If you haven’t heard about it by now I have no idea where you’ve been. NaNoWriMo is in full swing and only has 9 days left to go. I have friends who are currently trying to knock out a finished product in time.
NaNoWriMo is National Novel Writing Month. For the month of November writers who desire a challenge attempt to write an entire novel in just this one month. I’ve actually never participated though I might one year… maybe.
The co-leader of my homeschool group and I decided that this year we were going to have the kids get a taste of writing. We only have two meetings in November and why not use them to facilitate a love of writing? Our first meeting was explaining what NaNoWriMo was and assigning a fun writing prompt.
Normally I hate writing prompts I simply don’t work that way but one type I do find fun is the one word prompt. We gave them the word ‘plant’ then explained that they had to write a short story that was either about plants or used the word plant in it. Our second meeting was the word animal.
Needless to say we encountered some… interesting stories as a result.
While NaNoWriMo inspires a lot of people I have to say I’m kinda jealous. I simply can’t do the ‘techniques’ writing workshops tell you to use. I’m very impulsive with my writing so attempting to write a book in a month is almost guaranteed to fail. Here are some techniques I’ve been told to use over the years.
“Even if you don’t write stare at your computer screen for fifteen minues everyday”. Er, no, I’m far to busy to waste fifteen minutes staring at nothing.Not to mention that sounds insanely discouraging.
“Make sure to write an outline so you know what you’re doing.’ Um, no, if I write an outline I feel as if it’s finished and get bored. I’ve NEVER succeed in finishing a story that has an outline.
“Use a venn diagram or use a brainstorming chart.” Ugh, if I wanted to be bored I’d find a more interesting way to achieve it. Not to mention that I fail to see how random words will help me write a book.
While these techniques don’t work for me that doesn’t mean they won’t work for you. If they do great, if they don’t that doesn’t mean you’ll never pump out a book. I refuse to force myself to write 2,500 words a day when there’s a high chance it won’t flow with the rest of the book or I’ll delete it.
Here are some techniques that do work for me.

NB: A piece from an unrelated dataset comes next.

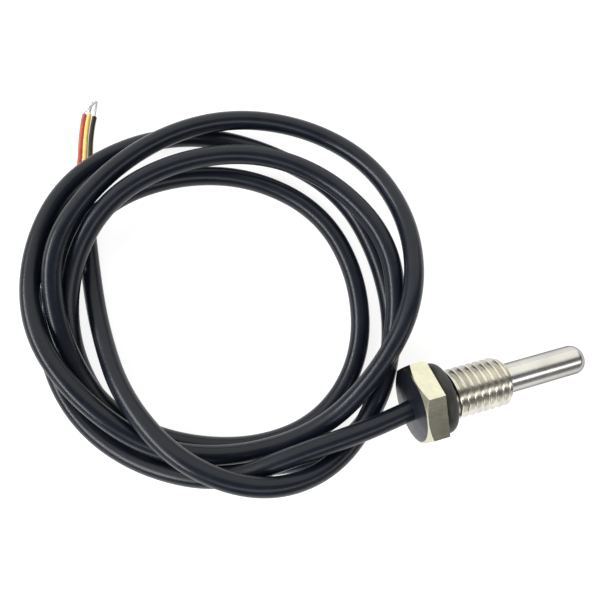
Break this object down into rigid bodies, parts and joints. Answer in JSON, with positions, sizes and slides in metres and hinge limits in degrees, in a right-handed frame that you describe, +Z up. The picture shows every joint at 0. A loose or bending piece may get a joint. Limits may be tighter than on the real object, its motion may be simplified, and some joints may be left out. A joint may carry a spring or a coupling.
{
  "type": "threaded digital temperature sensor probe",
  "caption": "Waterproof temperature probe: stainless hex fitting with metric thread and O-ring, closed polished tube, and a black lead in loose loops with stripped, tinned core ends.",
  "frame": {"origin": "on the floor, under the middle of the head (fitting and probe tube), which lies on its hexagon and its tip", "axes": "+X along the head towards the probe's tip, +Y towards the far side of the lead's loops, +Z up from the floor"},
  "size_m": [0.1083, 0.0923, 0.0176],
  "materials": {
    "stainless_fitting": "turned",
    "stainless_tube": "polished",
    "seal_rubber": "satin",
    "black_filling": "gloss",
    "jacket_black": "semi-gloss",
    "core_red": "satin",
    "core_yellow": "satin",
    "core_black": "satin",
    "tinned_strands": "bright",
    "solder": "bright",
    "shrink_clear": "gloss",
    "tinned_pins": "bright",
    "chip_black": "moulded",
    "shrink_black": "satin",
    "inner_resin": "cast"
  },
  "bodies": {
    "root": {"hex_fitting": "stainless_fitting", "probe_tube": "stainless_tube", "o_ring": "seal_rubber", "rear_cap": "black_filling", "cable_jacket": "jacket_black", "tail_core_red": "core_red", "tail_strands_red": "tinned_strands", "inner_core_red": "core_red", "solder_joint_red": "solder", "joint_sleeve_red": "shrink_clear", "tail_core_yellow": "core_yellow", "tail_strands_yellow": "tinned_strands", "inner_core_yellow": "core_yellow", "solder_joint_yellow": "solder", "joint_sleeve_yellow": "shrink_clear", "tail_core_black": "core_black", "tail_strands_black": "tinned_strands", "inner_core_black": "core_black", "solder_joint_black": "solder", "joint_sleeve_black": "shrink_clear", "chip_lead_supply": "tinned_pins", "chip_lead_data": "tinned_pins", "chip_lead_ground": "tinned_pins", "sensor_chip": "chip_black", "chip_sleeve": "shrink_black", "potting_resin": "inner_resin"}
  },
  "joints": []
}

- Write when the mood strikes. Have some way to write anywhere. For my 1st book I carried a two inch three ring binder. Whenever I had a moment I reread where I stopped and added to it. I wrote while waiting in line, waiting for my turn on the bowling league, in the car, ect. For my 2nd book I used my iPad.
- Don’t force it. You can always tell when someone forced themselves to write. The story goes from reading smoothly to strained as if the author forgot what they were doing, or as if they were just filling in required words.

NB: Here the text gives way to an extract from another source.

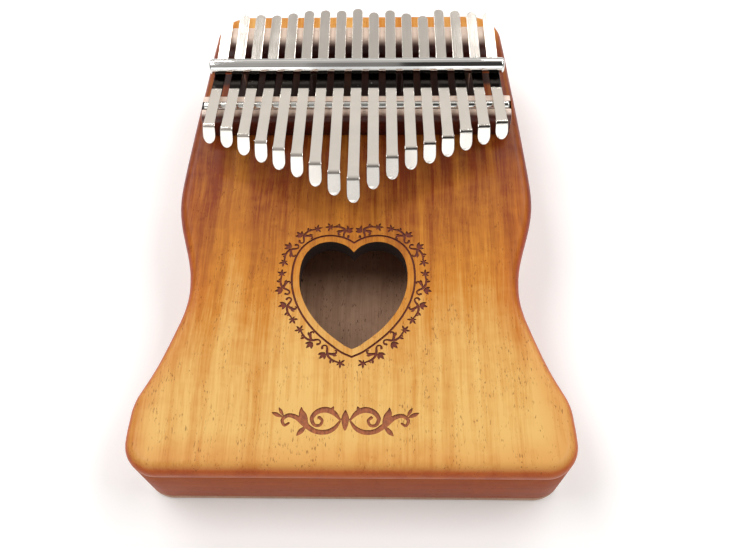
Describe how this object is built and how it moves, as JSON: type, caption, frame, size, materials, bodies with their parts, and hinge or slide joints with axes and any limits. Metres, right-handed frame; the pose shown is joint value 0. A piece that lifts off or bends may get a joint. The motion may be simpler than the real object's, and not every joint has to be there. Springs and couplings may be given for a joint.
{
  "type": "mbira",
  "caption": "Hand-held wooden sound box with a heart-shaped sound hole and a row of sprung steel tines clamped over two bridges, plucked with the thumbs",
  "frame": {"origin": "middle of the flat back face, level with the surface the instrument lies on", "axes": "+Z out of the soundboard, +Y along the body towards the clamped ends of the tines, +X to the right when the tips of the tines point at the player"},
  "size_m": [0.135, 0.185, 0.0498],
  "materials": {
    "soundboard_wood": "satin clear lacquer over warm orange wood with fine straight grain",
    "side_wood": "satin clear lacquer over red-brown wood",
    "back_wood": "satin clear lacquer outside, bare brown wood inside",
    "inner_wood": "bare sanded wood",
    "bridge_wood": "glossy dark red-brown lacquered hardwood",
    "tine_steel": "polished spring steel with bright edges",
    "steel_rod": "polished round steel",
    "chrome_rod": "mirror chrome plating",
    "fasteners": "plain zinc-plated steel"
  },
  "bodies": {
    "sound_box": {"back_board": "back_wood", "head_rail": "side_wood", "tail_rail": "side_wood", "left_rail": "side_wood", "right_rail": "side_wood", "soundboard": "soundboard_wood", "bridge_brace": "inner_wood", "front_bridge": "bridge_wood", "rear_bridge": "bridge_wood", "front_bridge_rod": "steel_rod", "pressure_rod": "chrome_rod", "pressure_screw_1": "fasteners", "pressure_screw_2": "fasteners", "pressure_screw_3": "fasteners", "pressure_screw_4": "fasteners", "screw_washer_1": "fasteners", "screw_washer_2": "fasteners", "screw_washer_3": "fasteners", "screw_washer_4": "fasteners"},
    "tine_01_clamped": {"tine_01_shank": "tine_steel"},
    "tine_01_free": {"tine_01_blade": "tine_steel"},
    "tine_02_clamped": {"tine_02_shank": "tine_steel"},
    "tine_02_free": {"tine_02_blade": "tine_steel"},
    "tine_03_clamped": {"tine_03_shank": "tine_steel"},
    "tine_03_free": {"tine_03_blade": "tine_steel"},
    "tine_04_clamped": {"tine_04_shank": "tine_steel"},
    "tine_04_free": {"tine_04_blade": "tine_steel"},
    "tine_05_clamped": {"tine_05_shank": "tine_steel"},
    "tine_05_free": {"tine_05_blade": "tine_steel"},
    "tine_06_clamped": {"tine_06_shank": "tine_steel"},
    "tine_06_free": {"tine_06_blade": "tine_steel"},
    "tine_07_clamped": {"tine_07_shank": "tine_steel"},
    "tine_07_free": {"tine_07_blade": "tine_steel"},
    "tine_08_clamped": {"tine_08_shank": "tine_steel"},
    "tine_08_free": {"tine_08_blade": "tine_steel"},
    "tine_09_clamped": {"tine_09_shank": "tine_steel"},
    "tine_09_free": {"tine_09_blade": "tine_steel"},
    "tine_10_clamped": {"tine_10_shank": "tine_steel"},
    "tine_10_free": {"tine_10_blade": "tine_steel"},
    "tine_11_clamped": {"tine_11_shank": "tine_steel"},
    "tine_11_free": {"tine_11_blade": "tine_steel"},
    "tine_12_clamped": {"tine_12_shank": "tine_steel"},
    "tine_12_free": {"tine_12_blade": "tine_steel"},
    "tine_13_clamped": {"tine_13_shank": "tine_steel"},
    "tine_13_free": {"tine_13_blade": "tine_steel"},
    "tine_14_clamped": {"tine_14_shank": "tine_steel"},
    "tine_14_free": {"tine_14_blade": "tine_steel"},
    "tine_15_clamped": {"tine_15_shank": "tine_steel"},
    "tine_15_free": {"tine_15_blade": "tine_steel"},
    "tine_16_clamped": {"tine_16_shank": "tine_steel"},
    "tine_16_free": {"tine_16_blade": "tine_steel"},
    "tine_17_clamped": {"tine_17_shank": "tine_steel"},
    "tine_17_free": {"tine_17_blade": "tine_steel"}
  },
  "joints": [
    {"name": "tune_01", "type": "slide", "parent": "sound_box", "child": "tine_01_clamped", "axis": [-0.0275, -0.9996, 0], "range_m": [-0.0015, 0.0015]},
    {"name": "pluck_01", "type": "hinge", "parent": "tine_01_clamped", "child": "tine_01_free", "pos_m": [-0.05016, 0.0363, 0.0439], "axis": [0.9996, -0.0275, 0], "range_deg": [-3, 3], "stiffness_Nm_per_rad": 0.5},
    {"name": "tune_02", "type": "slide", "parent": "sound_box", "child": "tine_02_clamped", "axis": [-0.0241, -0.9997, 0], "range_m": [-0.0015, 0.0015]},
    {"name": "pluck_02", "type": "hinge", "parent": "tine_02_clamped", "child": "tine_02_free", "pos_m": [-0.04389, 0.0363, 0.0439], "axis": [0.9997, -0.0241, 0], "range_deg": [-3, 3], "stiffness_Nm_per_rad": 0.5},
    {"name": "tune_03", "type": "slide", "parent": "sound_box", "child": "tine_03_clamped", "axis": [-0.0206, -0.9998, 0], "range_m": [-0.0015, 0.0015]},
    {"name": "pluck_03", "type": "hinge", "parent": "tine_03_clamped", "child": "tine_03_free", "pos_m": [-0.03762, 0.0363, 0.0439], "axis": [0.9998, -0.0206, 0], "range_deg": [-3, 3], "stiffness_Nm_per_rad": 0.5},
    {"name": "tune_04", "type": "slide", "parent": "sound_box", "child": "tine_04_clamped", "axis": [-0.0172, -0.9999, 0], "range_m": [-0.0015, 0.0015]},
    {"name": "pluck_04", "type": "hinge", "parent": "tine_04_clamped", "child": "tine_04_free", "pos_m": [-0.03135, 0.0363, 0.0439], "axis": [0.9999, -0.0172, 0], "range_deg": [-3, 3], "stiffness_Nm_per_rad": 0.5},
    {"name": "tune_05", "type": "slide", "parent": "sound_box", "child": "tine_05_clamped", "axis": [-0.0138, -0.9999, 0], "range_m": [-0.0015, 0.0015]},
    {"name": "pluck_05", "type": "hinge", "parent": "tine_05_clamped", "child": "tine_05_free", "pos_m": [-0.02508, 0.0363, 0.0439], "axis": [0.9999, -0.0138, 0], "range_deg": [-3, 3], "stiffness_Nm_per_rad": 0.5},
    {"name": "tune_06", "type": "slide", "parent": "sound_box", "child": "tine_06_clamped", "axis": [-0.0103, -0.9999, 0], "range_m": [-0.0015, 0.0015]},
    {"name": "pluck_06", "type": "hinge", "parent": "tine_06_clamped", "child": "tine_06_free", "pos_m": [-0.01881, 0.0363, 0.0439], "axis": [0.9999, -0.0103, 0], "range_deg": [-3, 3], "stiffness_Nm_per_rad": 0.5},
    {"name": "tune_07", "type": "slide", "parent": "sound_box", "child": "tine_07_clamped", "axis": [-0.0069, -1, 0], "range_m": [-0.0015, 0.0015]},
    {"name": "pluck_07", "type": "hinge", "parent": "tine_07_clamped", "child": "tine_07_free", "pos_m": [-0.01254, 0.0363, 0.0439], "axis": [1, -0.0069, 0], "range_deg": [-3, 3], "stiffness_Nm_per_rad": 0.5},
    {"name": "tune_08", "type": "slide", "parent": "sound_box", "child": "tine_08_clamped", "axis": [-0.0034, -1, 0], "range_m": [-0.0015, 0.0015]},
    {"name": "pluck_08", "type": "hinge", "parent": "tine_08_clamped", "child": "tine_08_free", "pos_m": [-0.00627, 0.0363, 0.0439], "axis": [1, -0.0034, 0], "range_deg": [-3, 3], "stiffness_Nm_per_rad": 0.5},
    {"name": "tune_09", "type": "slide", "parent": "sound_box", "child": "tine_09_clamped", "axis": [0, -1, 0], "range_m": [-0.0015, 0.0015]},
    {"name": "pluck_09", "type": "hinge", "parent": "tine_09_clamped", "child": "tine_09_free", "pos_m": [0, 0.0363, 0.0439], "axis": [1, 0, 0], "range_deg": [-3, 3], "stiffness_Nm_per_rad": 0.5},
    {"name": "tune_10", "type": "slide", "parent": "sound_box", "child": "tine_10_clamped", "axis": [0.0034, -1, 0], "range_m": [-0.0015, 0.0015]},
    {"name": "pluck_10", "type": "hinge", "parent": "tine_10_clamped", "child": "tine_10_free", "pos_m": [0.00627, 0.0363, 0.0439], "axis": [1, 0.0034, 0], "range_deg": [-3, 3], "stiffness_Nm_per_rad": 0.5},
    {"name": "tune_11", "type": "slide", "parent": "sound_box", "child": "tine_11_clamped", "axis": [0.0069, -1, 0], "range_m": [-0.0015, 0.0015]},
    {"name": "pluck_11", "type": "hinge", "parent": "tine_11_clamped", "child": "tine_11_free", "pos_m": [0.01254, 0.0363, 0.0439], "axis": [1, 0.0069, 0], "range_deg": [-3, 3], "stiffness_Nm_per_rad": 0.5},
    {"name": "tune_12", "type": "slide", "parent": "sound_box", "child": "tine_12_clamped", "axis": [0.0103, -0.9999, 0], "range_m": [-0.0015, 0.0015]},
    {"name": "pluck_12", "type": "hinge", "parent": "tine_12_clamped", "child": "tine_12_free", "pos_m": [0.01881, 0.0363, 0.0439], "axis": [0.9999, 0.0103, 0], "range_deg": [-3, 3], "stiffness_Nm_per_rad": 0.5},
    {"name": "tune_13", "type": "slide", "parent": "sound_box", "child": "tine_13_clamped", "axis": [0.0138, -0.9999, 0], "range_m": [-0.0015, 0.0015]},
    {"name": "pluck_13", "type": "hinge", "parent": "tine_13_clamped", "child": "tine_13_free", "pos_m": [0.02508, 0.0363, 0.0439], "axis": [0.9999, 0.0138, 0], "range_deg": [-3, 3], "stiffness_Nm_per_rad": 0.5},
    {"name": "tune_14", "type": "slide", "parent": "sound_box", "child": "tine_14_clamped", "axis": [0.0172, -0.9999, 0], "range_m": [-0.0015, 0.0015]},
    {"name": "pluck_14", "type": "hinge", "parent": "tine_14_clamped", "child": "tine_14_free", "pos_m": [0.03135, 0.0363, 0.0439], "axis": [0.9999, 0.0172, 0], "range_deg": [-3, 3], "stiffness_Nm_per_rad": 0.5},
    {"name": "tune_15", "type": "slide", "parent": "sound_box", "child": "tine_15_clamped", "axis": [0.0206, -0.9998, 0], "range_m": [-0.0015, 0.0015]},
    {"name": "pluck_15", "type": "hinge", "parent": "tine_15_clamped", "child": "tine_15_free", "pos_m": [0.03762, 0.0363, 0.0439], "axis": [0.9998, 0.0206, 0], "range_deg": [-3, 3], "stiffness_Nm_per_rad": 0.5},
    {"name": "tune_16", "type": "slide", "parent": "sound_box", "child": "tine_16_clamped", "axis": [0.0241, -0.9997, 0], "range_m": [-0.0015, 0.0015]},
    {"name": "pluck_16", "type": "hinge", "parent": "tine_16_clamped", "child": "tine_16_free", "pos_m": [0.04389, 0.0363, 0.0439], "axis": [0.9997, 0.0241, 0], "range_deg": [-3, 3], "stiffness_Nm_per_rad": 0.5},
    {"name": "tune_17", "type": "slide", "parent": "sound_box", "child": "tine_17_clamped", "axis": [0.0275, -0.9996, 0], "range_m": [-0.0015, 0.0015]},
    {"name": "pluck_17", "type": "hinge", "parent": "tine_17_clamped", "child": "tine_17_free", "pos_m": [0.05016, 0.0363, 0.0439], "axis": [0.9996, 0.0275, 0], "range_deg": [-3, 3], "stiffness_Nm_per_rad": 0.5}
  ]
}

- Scene Breaks. This is an odd technique I use quite frequently. Sometimes what I write doesn’t have a home just yet. It’s a bit like the brainstorming technique but instead of a word it’s anywhere from one sentence to several pages. Write down what pops into your head and set it aside. You may find that those three pages you wrote have a home at the end of the book. I add mine to the end of a doc and use the words “Scene break” to let me know that it’s there for future reference if I can use it. Normally I can use it by changing a few words around to make it fit the scene I’m putting it in to. Sometimes I need to delete or change whole sections.
- Don’t feel guilty. If you haven’t written in four months, well, that’s pretty average for me. I know it’s there and I’ll get to it, eventually. I also tend to write several things at once. I find it allows me to keep the creative juices going, and I’m pretty sure I’m ADD where writing is concerned but hey it works for me.
Writing is less about following the ‘rules’ and more about a creative outlet. NaNoWriMo is a great way to challenge yourself with that. Can you write a novel in an entire month? Which techniques work for you? And most importantly; was it fun?